トランプ大統領やメイ首相の発言を聞くと、その違いが大きいことや、話し方のわかり易さなどが観察できます。読むことと共に、耳で聞くことも重要です。
(5) 自分の考えを書いてみる
自分の関心事について、何本かの日本語・英語の記事を読むと、自分の意見を述べたくなります。ノートに英語で書いてみることを勧めます。
わからない単語や表現は、その前に読んだ英字新聞の記事から借用すれば良い訳で、ゼロから書く場合に比べれば、はるかに容易です。
始めは数行の短文でも構いません。次第に、概要・論点・他者の見解・自分の意見などの区分で、1件1ページ程度の量のエッセイを、比較的短時間で書き上げられるようになります。
1件終わったら、別のテーマについても挑戦してみると良いでしょう。この、「自分の意見を英文でまとめて、書く」という行為は、いずれ誰かに話すという場合に、大いに役立ちます。
何が問題なのかがわかり、それに対して誰が、どう対処しようとしているのかがわかったとしても、それだけではディベート(討議)には不十分です。
自分の考えを正確な英語(単語)ではっきり言えることが必要です。新聞記事を読むのは、そのための素材をインプットする目的で行うのです。
【注2】神戸新聞
引用元:https://www.kobe-np.co.jp/news/kyouiku/201704/0010083461.shtml
まとめ
海外メディアの記事を、ITを利用して、自由に活用できる時代になりました。英語力アップの目的でウェブサイトの情報を積極的に利用していきたいものです。

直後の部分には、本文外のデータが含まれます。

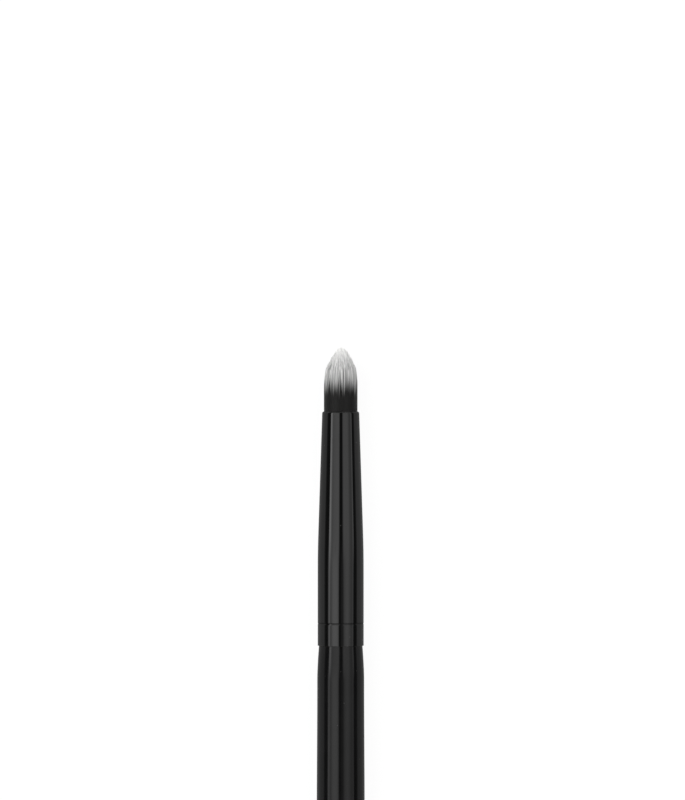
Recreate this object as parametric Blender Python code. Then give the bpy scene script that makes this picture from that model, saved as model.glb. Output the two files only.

その際、「受信」することだけでなく、SNSやブログを通じて、英語で「発信」していくことを目指して、書き、話すことも忘れず、努力を続けて下さい。
しかし、話し、書くことはOutputで、読むこと、聞くことはInputに相当しますので、英語で自由に話せるようになるためには、あらかじめそれ相応のInputをしておかなければなりません。
英字新聞を読むことは、Input作業としてもっともふさわしい行為の1つだと思います。